§ **Given problem**
Extract the listing in its entirety, keeping each line identical to the original.

§ **Stored data**
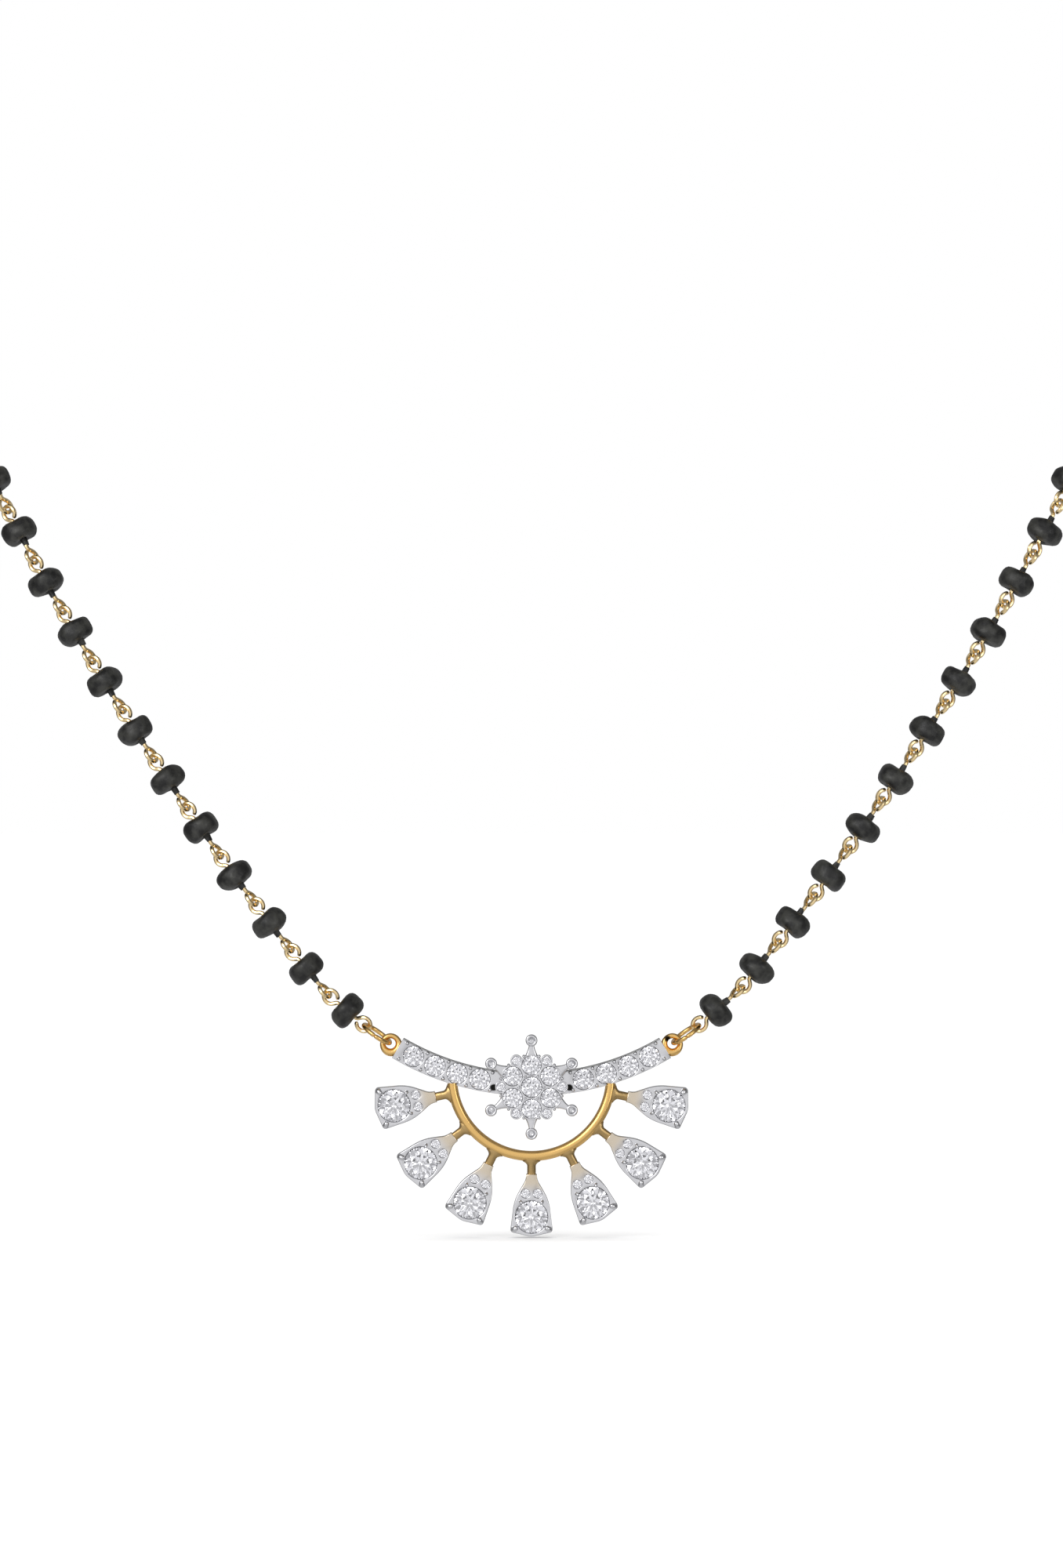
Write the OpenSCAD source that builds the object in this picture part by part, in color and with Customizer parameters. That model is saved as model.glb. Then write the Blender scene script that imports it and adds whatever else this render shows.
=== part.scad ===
// Mangalsutra: a diamond pendant on two strands of black beads, hanging as it is worn.
// Millimetres, +Z up, the pendant faces -Y, and the origin is the middle of the neck hollow.

/* [Pendant bar] */
// Radius of the bar's centreline, seen from the front
bar_curve_r = 18.2; // [16:0.1:22]
// Distance from the middle of the gold arc down to the middle of the bar
bar_drop = 0.54; // [0.3:0.02:0.8]
// Height of the bar
bar_h = 1.6; // [1.56:0.02:2]
// Thickness of the bar from front to back
bar_t = 0.85; // [0.75:0.05:1.2]
// Diameter of each bar stone
bar_stone_d = 1.42; // [1.1:0.02:1.46]
// Distance between neighbouring bar stones along the bar
bar_stone_pitch = 1.62; // [1.58:0.02:1.7]
// Distance along the bar from its middle to the first stone
bar_stone_start = 3.6; // [3.4:0.05:3.8]
// Stones on each side of the bar
bar_stones_side = 4; // [2:1:4]
// Distance from the middle of the last stone to the end of the bar
bar_end_l = 1.23; // [1.1:0.01:1.5]
// Diameter of the bar's prongs
bar_prong_d = 0.3; // [0.2:0.02:0.34]
// Inner diameter of the eyelet at each end of the bar
eyelet_bore = 0.7; // [0.66:0.02:0.9]
// Thickness of the eyelet's wire
eyelet_wire = 0.36; // [0.3:0.02:0.5]
// How far the eyelets lie behind the middle of the arc, over the pendant's weight
eyelet_back = 0.1; // [0:0.02:0.2]

/* [Gold arc] */
// Radius of the arc's centreline
arc_r = 5.5; // [5.2:0.1:6]
// Width of the arc, seen from the front
arc_w = 0.72; // [0.5:0.02:0.9]
// Thickness of the arc from front to back
arc_t = 0.9; // [0.7:0.02:1.1]
// Width of the chamfers along the arc's edges
arc_chamfer = 0.18; // [0.05:0.01:0.22]

/* [Pear settings] */
// Angle between neighbouring settings
pear_step = 26; // [25:0.5:27]
// Length of each stem outside the arc
stem_l = 0.9; // [0.6:0.05:1.5]
// Width of each stem
stem_w = 0.6; // [0.4:0.02:0.66]
// Thickness of each stem from front to back
stem_t = 0.5; // [0.3:0.02:0.6]
// Size of the gussets where a stem meets the arc
stem_gusset = 0.32; // [0.1:0.02:0.4]
// Width of the setting's neck
neck_w = 0.74; // [0.7:0.02:0.9]
// Distance from the neck's end to the middle of the main stone
pear_l = 2.95; // [2.9:0.05:3.4]
// Diameter of the main stone
pear_stone_d = 2.24; // [1.8:0.02:2.3]
// Width of the metal around the main stone
pear_rim = 0.22; // [0.16:0.01:0.4]
// Thickness of the setting from front to back
pear_t = 1.15; // [1.1:0.05:1.6]
// Diameter of the two small stones
accent_d = 0.6; // [0.4:0.02:0.62]
// Width of the metal between the two small stones
accent_gap = 0.24; // [0.16:0.02:0.26]
// Diameter of the corner prongs
corner_prong_d = 0.46; // [0.3:0.02:0.56]
// Diameter of the inner prongs
inner_prong_d = 0.28; // [0.16:0.02:0.3]

/* [Cluster] */
// Distance from the middle of the bar down to the middle of the cluster
cluster_drop = 0.16; // [0:0.02:0.4]
// Diameter of the centre stone
centre_stone_d = 1.4; // [1:0.02:1.42]
// Diameter of the six stones around it
petal_stone_d = 1.32; // [1:0.02:1.34]
// Distance from the centre to each of the six stones
petal_r = 1.5; // [1.48:0.01:1.56]
// Diameter of the six small stones in the notches
notch_stone_d = 0.6; // [0.4:0.02:0.62]
// Distance from the centre to each notch stone
notch_r = 2.1; // [2.08:0.01:2.2]
// Width of the metal around the outer stones
cluster_rim = 0.11; // [0.06:0.01:0.18]
// Thickness of the cluster from front to back
cluster_t = 0.9; // [0.85:0.05:1.2]
// Distance from the centre to each tip
tip_r = 3.22; // [3.1:0.02:3.4]
// Diameter of each tip
tip_d = 0.78; // [0.6:0.02:0.9]
// Diameter of the hollow in each tip
tip_hollow_d = 0.4; // [0.2:0.02:0.44]
// Depth of the hollow in each tip
tip_hollow_depth = 0.2; // [0.1:0.02:0.3]
// Width of the arms that carry the tips
arm_w = 0.36; // [0.26:0.02:0.5]
// Thickness of the arms from front to back
arm_t = 0.46; // [0.4:0.02:0.6]
// Diameter of the prongs
cluster_prong_d = 0.22; // [0.14:0.02:0.24]

/* [Chain] */
// Diameter of each bead
bead_d = 2.5; // [2.2:0.1:3]
// Length of each bead along the chain
bead_l = 1.45; // [1.2:0.05:2]
// Rounding of the bead's edges
bead_edge = 0.45; // [0.2:0.05:0.55]
// Diameter of the dimple around the bead's hole
dimple_d = 0.9; // [0.8:0.05:1.1]
// Depth of the dimple
dimple_depth = 0.14; // [0.06:0.02:0.2]
// Thickness of the pin's wire
pin_wire = 0.3; // [0.24:0.02:0.36]
// Inner diameter of the pin's loops
pin_loop_bore = 0.7; // [0.66:0.02:0.9]
// Length of the pin's neck between its bead and its second loop
pin_neck = 0.65; // [0.3:0.05:1.2]
// Turn of the pins about the line of the chain
pin_roll = 20; // [0:1:25]

/* [Rings and clasp] */
// Inner diameter of the jump rings
jump_bore = 1.84; // [1.3:0.02:2.1]
// Thickness of the jump ring's wire
jump_wire = 0.32; // [0.24:0.02:0.36]
// Diameter of the clasp's barrel
clasp_d = 2.8; // [2:0.1:4]
// Length of the clasp's barrel
clasp_l = 8; // [5:0.5:10]
// Size of the bevels at the barrel's ends
clasp_bevel = 0.7; // [0.2:0.1:0.9]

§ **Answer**
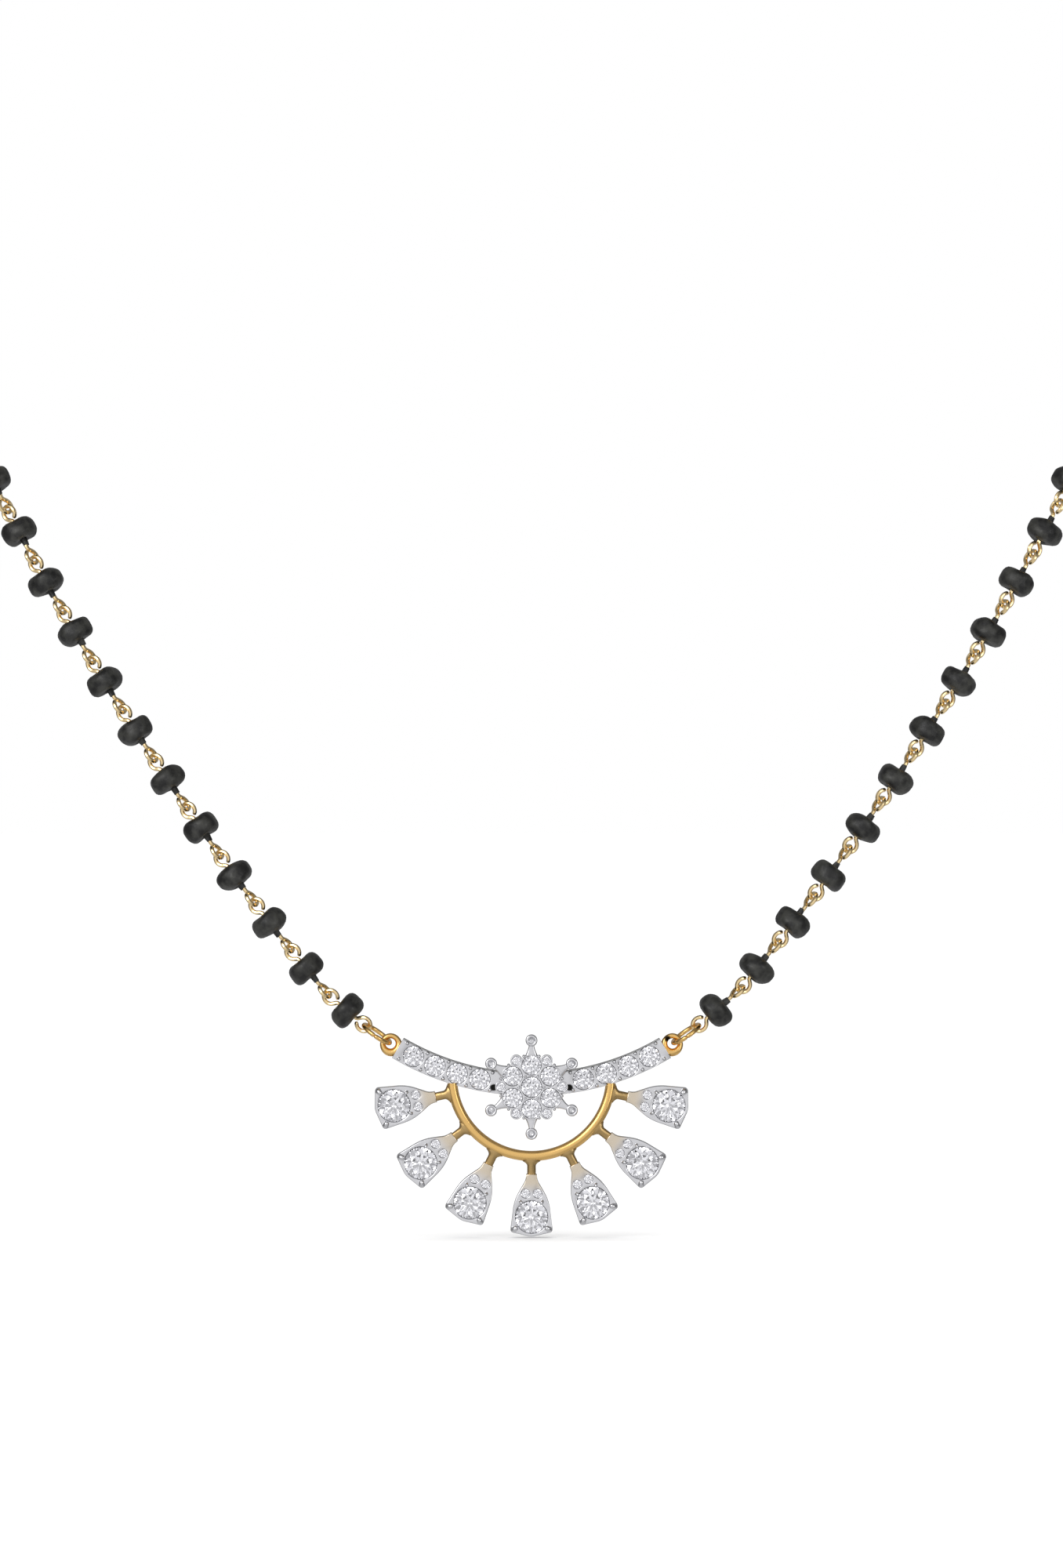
Write the OpenSCAD source that builds the object in this picture part by part, in color and with Customizer parameters. That model is saved as model.glb. Then write the Blender scene script that imports it and adds whatever else this render shows.
=== part.scad ===
// Mangalsutra: a diamond pendant on two strands of black beads, hanging as it is worn.
// Millimetres, +Z up, the pendant faces -Y, and the origin is the middle of the neck hollow.

/* [Pendant bar] */
// Radius of the bar's centreline, seen from the front
bar_curve_r = 18.2; // [16:0.1:22]
// Distance from the middle of the gold arc down to the middle of the bar
bar_drop = 0.54; // [0.3:0.02:0.8]
// Height of the bar
bar_h = 1.6; // [1.56:0.02:2]
// Thickness of the bar from front to back
bar_t = 0.85; // [0.75:0.05:1.2]
// Diameter of each bar stone
bar_stone_d = 1.42; // [1.1:0.02:1.46]
// Distance between neighbouring bar stones along the bar
bar_stone_pitch = 1.62; // [1.58:0.02:1.7]
// Distance along the bar from its middle to the first stone
bar_stone_start = 3.6; // [3.4:0.05:3.8]
// Stones on each side of the bar
bar_stones_side = 4; // [2:1:4]
// Distance from the middle of the last stone to the end of the bar
bar_end_l = 1.23; // [1.1:0.01:1.5]
// Diameter of the bar's prongs
bar_prong_d = 0.3; // [0.2:0.02:0.34]
// Inner diameter of the eyelet at each end of the bar
eyelet_bore = 0.7; // [0.66:0.02:0.9]
// Thickness of the eyelet's wire
eyelet_wire = 0.36; // [0.3:0.02:0.5]
// How far the eyelets lie behind the middle of the arc, over the pendant's weight
eyelet_back = 0.1; // [0:0.02:0.2]

/* [Gold arc] */
// Radius of the arc's centreline
arc_r = 5.5; // [5.2:0.1:6]
// Width of the arc, seen from the front
arc_w = 0.72; // [0.5:0.02:0.9]
// Thickness of the arc from front to back
arc_t = 0.9; // [0.7:0.02:1.1]
// Width of the chamfers along the arc's edges
arc_chamfer = 0.18; // [0.05:0.01:0.22]

/* [Pear settings] */
// Angle between neighbouring settings
pear_step = 26; // [25:0.5:27]
// Length of each stem outside the arc
stem_l = 0.9; // [0.6:0.05:1.5]
// Width of each stem
stem_w = 0.6; // [0.4:0.02:0.66]
// Thickness of each stem from front to back
stem_t = 0.5; // [0.3:0.02:0.6]
// Size of the gussets where a stem meets the arc
stem_gusset = 0.32; // [0.1:0.02:0.4]
// Width of the setting's neck
neck_w = 0.74; // [0.7:0.02:0.9]
// Distance from the neck's end to the middle of the main stone
pear_l = 2.95; // [2.9:0.05:3.4]
// Diameter of the main stone
pear_stone_d = 2.24; // [1.8:0.02:2.3]
// Width of the metal around the main stone
pear_rim = 0.22; // [0.16:0.01:0.4]
// Thickness of the setting from front to back
pear_t = 1.15; // [1.1:0.05:1.6]
// Diameter of the two small stones
accent_d = 0.6; // [0.4:0.02:0.62]
// Width of the metal between the two small stones
accent_gap = 0.24; // [0.16:0.02:0.26]
// Diameter of the corner prongs
corner_prong_d = 0.46; // [0.3:0.02:0.56]
// Diameter of the inner prongs
inner_prong_d = 0.28; // [0.16:0.02:0.3]

/* [Cluster] */
// Distance from the middle of the bar down to the middle of the cluster
cluster_drop = 0.16; // [0:0.02:0.4]
// Diameter of the centre stone
centre_stone_d = 1.4; // [1:0.02:1.42]
// Diameter of the six stones around it
petal_stone_d = 1.32; // [1:0.02:1.34]
// Distance from the centre to each of the six stones
petal_r = 1.5; // [1.48:0.01:1.56]
// Diameter of the six small stones in the notches
notch_stone_d = 0.6; // [0.4:0.02:0.62]
// Distance from the centre to each notch stone
notch_r = 2.1; // [2.08:0.01:2.2]
// Width of the metal around the outer stones
cluster_rim = 0.11; // [0.06:0.01:0.18]
// Thickness of the cluster from front to back
cluster_t = 0.9; // [0.85:0.05:1.2]
// Distance from the centre to each tip
tip_r = 3.22; // [3.1:0.02:3.4]
// Diameter of each tip
tip_d = 0.78; // [0.6:0.02:0.9]
// Diameter of the hollow in each tip
tip_hollow_d = 0.4; // [0.2:0.02:0.44]
// Depth of the hollow in each tip
tip_hollow_depth = 0.2; // [0.1:0.02:0.3]
// Width of the arms that carry the tips
arm_w = 0.36; // [0.26:0.02:0.5]
// Thickness of the arms from front to back
arm_t = 0.46; // [0.4:0.02:0.6]
// Diameter of the prongs
cluster_prong_d = 0.22; // [0.14:0.02:0.24]

/* [Chain] */
// Diameter of each bead
bead_d = 2.5; // [2.2:0.1:3]
// Length of each bead along the chain
bead_l = 1.45; // [1.2:0.05:2]
// Rounding of the bead's edges
bead_edge = 0.45; // [0.2:0.05:0.55]
// Diameter of the dimple around the bead's hole
dimple_d = 0.9; // [0.8:0.05:1.1]
// Depth of the dimple
dimple_depth = 0.14; // [0.06:0.02:0.2]
// Thickness of the pin's wire
pin_wire = 0.3; // [0.24:0.02:0.36]
// Inner diameter of the pin's loops
pin_loop_bore = 0.7; // [0.66:0.02:0.9]
// Length of the pin's neck between its bead and its second loop
pin_neck = 0.65; // [0.3:0.05:1.2]
// Turn of the pins about the line of the chain
pin_roll = 20; // [0:1:25]

/* [Rings and clasp] */
// Inner diameter of the jump rings
jump_bore = 1.84; // [1.3:0.02:2.1]
// Thickness of the jump ring's wire
jump_wire = 0.32; // [0.24:0.02:0.36]
// Diameter of the clasp's barrel
clasp_d = 2.8; // [2:0.1:4]
// Length of the clasp's barrel
clasp_l = 8; // [5:0.5:10]
// Size of the bevels at the barrel's ends
clasp_bevel = 0.7; // [0.2:0.1:0.9]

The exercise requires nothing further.